Chapter 41
Buick Invitational
Torrey Pines
San Diego, California
February 10–13, 2000
Tiger has an early tee time at the pro-am ahead of the Buick Invitational. It’s 6:42 a.m., and nine television crews have already set up their equipment on the 1st. Then comes the thrum of a news helicopter flying above Torrey Pines.
The cameras are focused on a player on the verge of the unfathomable. Three days ago, Tiger won the AT&T Pebble Beach National Pro-Am by closing a seven-stroke gap in the final seven holes of the tournament. A victory here at the Buick Invitational would extend his streak.
No one knows Torrey Pines better than Phil Mickelson, who grew up playing the course. But both as an amateur and as a pro, Tiger’s won events on this course, too, including the 1999 Buick Invitational, when childhood friend Bryon Bell was his caddie. Steve Williams has this week off, because Bell “deserved a chance to defend, too,” Tiger says.
But the defense is futile. Mickelson draws on his home-course advantage to best Tiger by four strokes, winning the tournament and breaking Tiger’s sizzling streak.
“If I had my ball this week, I’d have won by five,” Tiger says over the telephone.
It’s Sunday, May 14, and Tiger is on the phone at the TPC Four Seasons Resort, in Irving, Texas. He’s finished 10 under par in the Byron Nelson Golf Classic, one stroke behind Phil Mickelson, Davis Love III, and Jesper Parnevik, who won the playoff and the tournament.
Even though the playoff wasn’t televised—CBS ended its television coverage once Tiger was out of contention—today’s results only underscore Tiger’s disappointing fifth-place finish at the Masters in April.
“For some reason, the golfing gods weren’t looking down on me this week,” Tiger said at Augusta National. He played both tournaments with Titleist 681 “T” Forged irons, Titleist Vokey Design wedges inscribed TIGER, and the Titleist Professional—a ball with a liquid core and wound construction—though at Augusta he hinted he was thinking of making a switch.

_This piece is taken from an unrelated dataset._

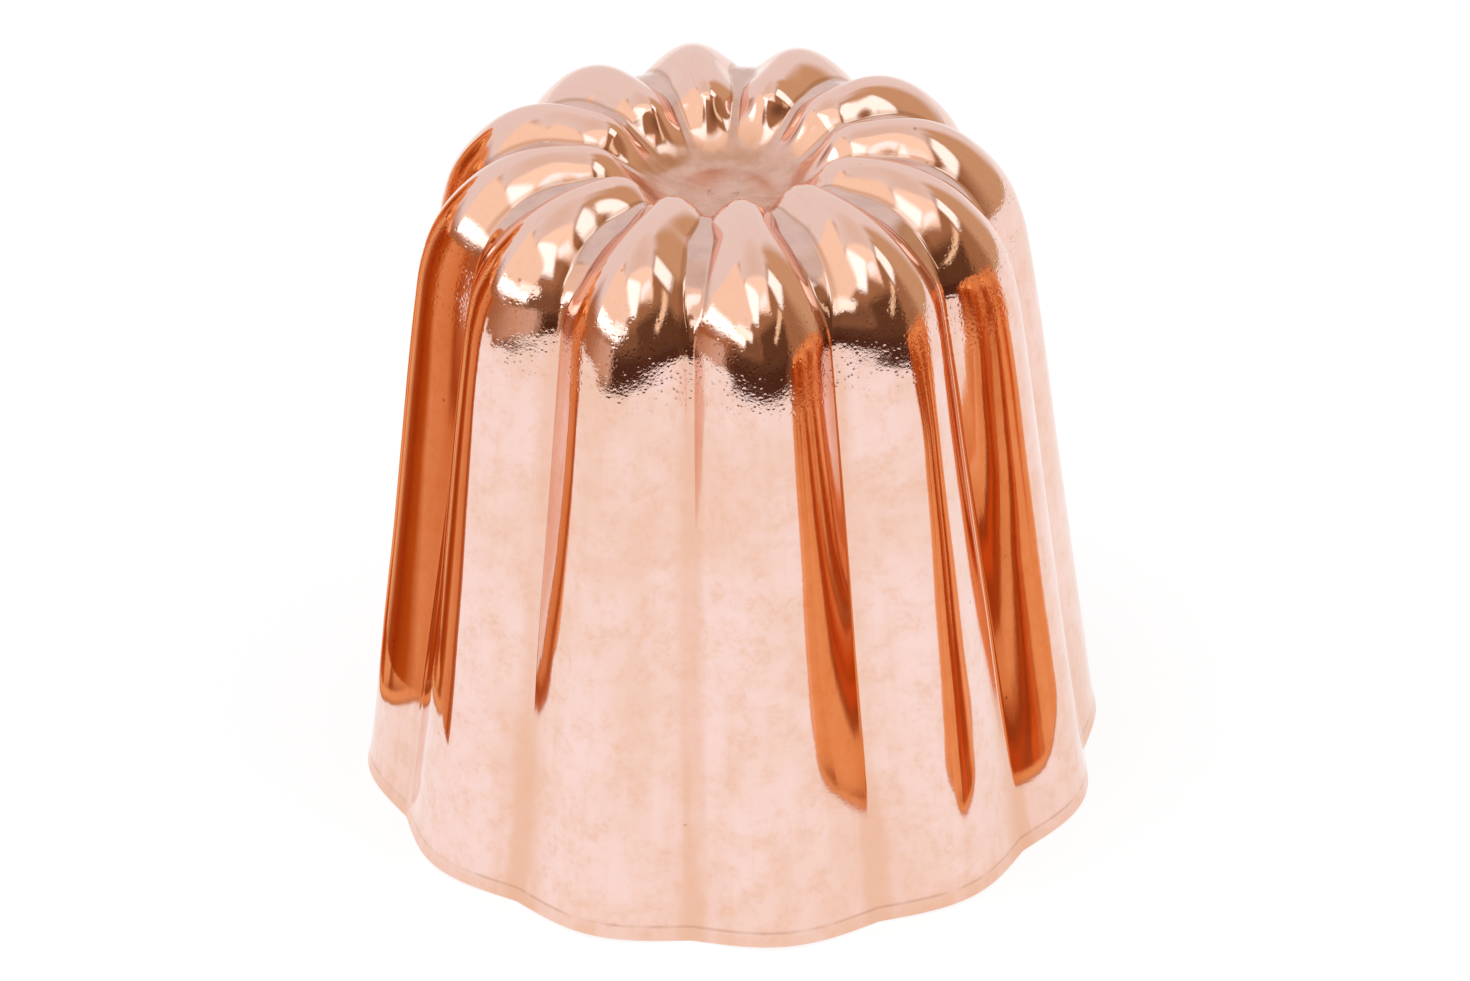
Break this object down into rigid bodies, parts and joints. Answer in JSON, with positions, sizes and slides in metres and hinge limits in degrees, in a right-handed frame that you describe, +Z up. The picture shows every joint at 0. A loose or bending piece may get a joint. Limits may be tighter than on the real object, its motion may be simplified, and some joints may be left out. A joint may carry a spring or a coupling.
{
  "type": "canele mould",
  "caption": "Small fluted copper baking mould, flared towards its mouth, with rounded lobes, a dished closed end and a tinned inside. It stands mouth down on its flat rim.",
  "frame": {"origin": "centre of the plane that the rim's edge lies in", "axes": "+Z up the axis from the mouth to the closed end; the middle of one lobe lies on +X"},
  "size_m": [0.055, 0.055, 0.0506],
  "materials": {
    "copper": "polished drawn copper with faint smudges, wiping marks and mottling",
    "tin": "hot-wiped tin, satin, with wipe streaks"
  },
  "bodies": {
    "root": {"copper_shell": "copper", "tin_lining": "tin"}
  },
  "joints": []
}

He’ll next play a European Tour event, defending his 1999 Deutsche Bank–SAP Open title at the Gut Kaden Golf and Land Club, outside Hamburg, Germany. Now Tiger’s jump-starting the process with this call to Kel Devlin. Nike Golf’s global director of sports marketing is in Portland, Oregon, eating his Sunday dinner.
“Can you meet me in Germany on Tuesday morning?” Tiger asks.
Since January of 1999, Tiger has been testing a Nike Tour Accuracy, a solid-core ball developed by Nike and engineered by Hideyuki “Rock” Ishii, of Bridgestone Golf.
Devlin and Ishii log countless air miles bringing prototypes to Tiger whenever and wherever he has time to test them. One version of the ball is eliminated for failing to deliver the satisfying click that Tiger hears when he connects his putter with the Titleist Professional.
Tiger makes a game of driving the balls for speed. And his feel is uncannily accurate. “I hit that one a little low on the face, so that’s probably 2,600 RPM,” Tiger says during one testing session.
The reading from the launch monitor: 2,570.
“This golf ball didn’t come by accident,” caddie Steve Williams says. “When Tiger signed with Nike, [the ball] was one of the projects. It didn’t happen overnight. It was a couple years of engineering that went into developing the ball and getting it exactly right. And it wasn’t going to be put into play until such time that it was exactly how he wanted it.”
In early 2000, at Big Canyon Country Club, in Newport Beach, California, Tiger chose his two top prototypes, but he wasn’t ready to play them competitively—until now.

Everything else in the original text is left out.